14.    (p8) Why in August 2013 did the tPR not instruct the Trustees to advise members that they were considering reducing members’ benefits, since tPR was well aware the members were not being given information by the Trustees?

15.    (p8) After January 2014, did tPR at any stage verify whether or not CH2M had in fact actually engaged a licensed insolvency practitioner and commissioned a Statement of Affairs at any time in the following 12 months?

16.    (p9) In the timeline, why is no mention made of the letter to tPR from HPA’s solicitor dated 13th May 2016 and their reply dated 18th May 2016, which omitted to mention that the period of consultation on the RAA would expire on 28th May 2016.

17.    (p12) Where an employer is at serious risk of insolvency it is important for employers, trustees and their advisers to explore the available options for the pension scheme. Why are members excluded from this list?

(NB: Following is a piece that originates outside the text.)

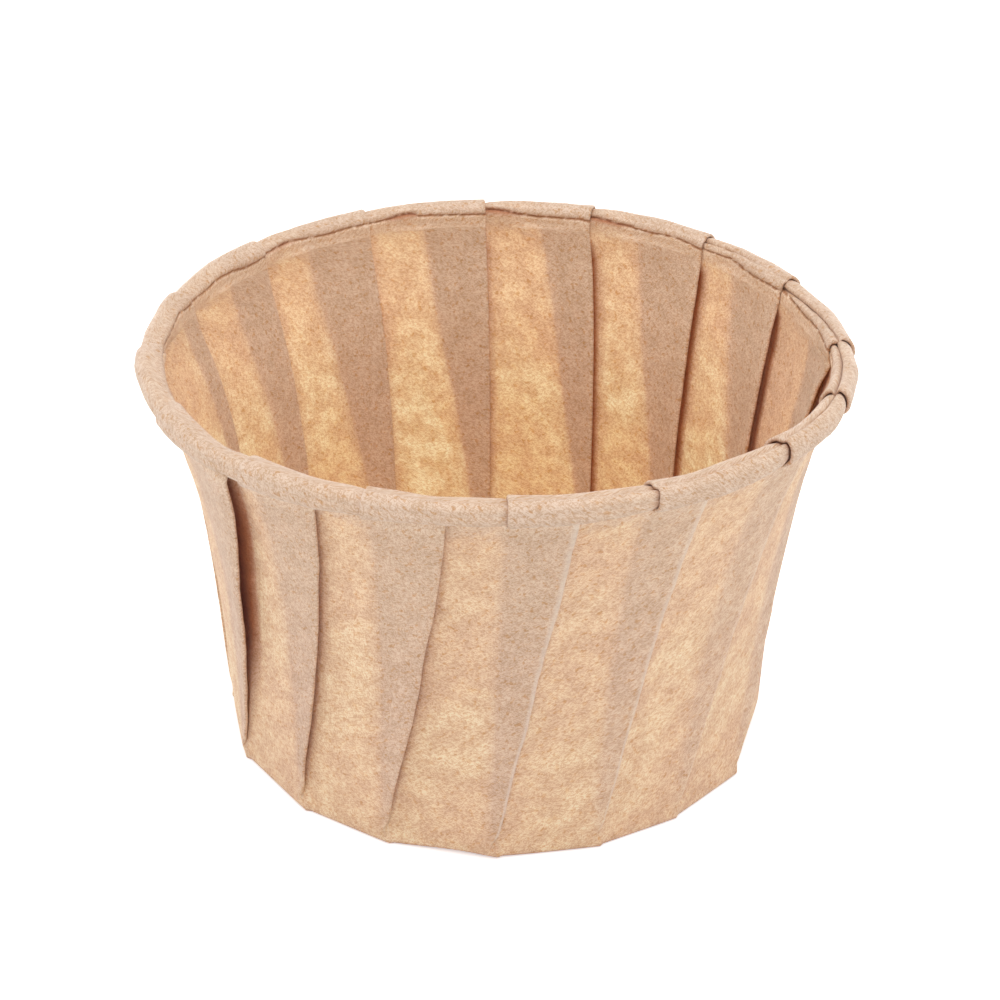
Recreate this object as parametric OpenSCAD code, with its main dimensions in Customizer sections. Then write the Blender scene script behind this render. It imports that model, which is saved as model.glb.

18.    (p12) The trustees of pension schemes have a representative role for all their respective scheme members. They are, therefore, a DAP for these purposes and in this case, the trustees of the scheme were kept fully informed throughout the process. The fact that trustees are a DAP does not mean that members are not DAPs. tPR has a duty to contact DAPs, not just selected DAPs. Why were the Trustees the only DAP contacted?

19.    (p12) It is also important that members are involved, are given a choice, and are not transferred without their consent. We note you distinguish between the three actions of being involved, being given a choice, and being transferred. Why in the case of Halcrow did tPR not insist on the first action?

20.    (p13) We would expect members and the PPF to be treated equitably with all other creditors and shareholders, which may include them compromising some or all of their rights. The law is quite explicit that members retain their acquired rights to a pension even if it is not paid. Why does tPR believe that members should compromise them? Which rights have other creditors and shareholders had compromised under the RAA?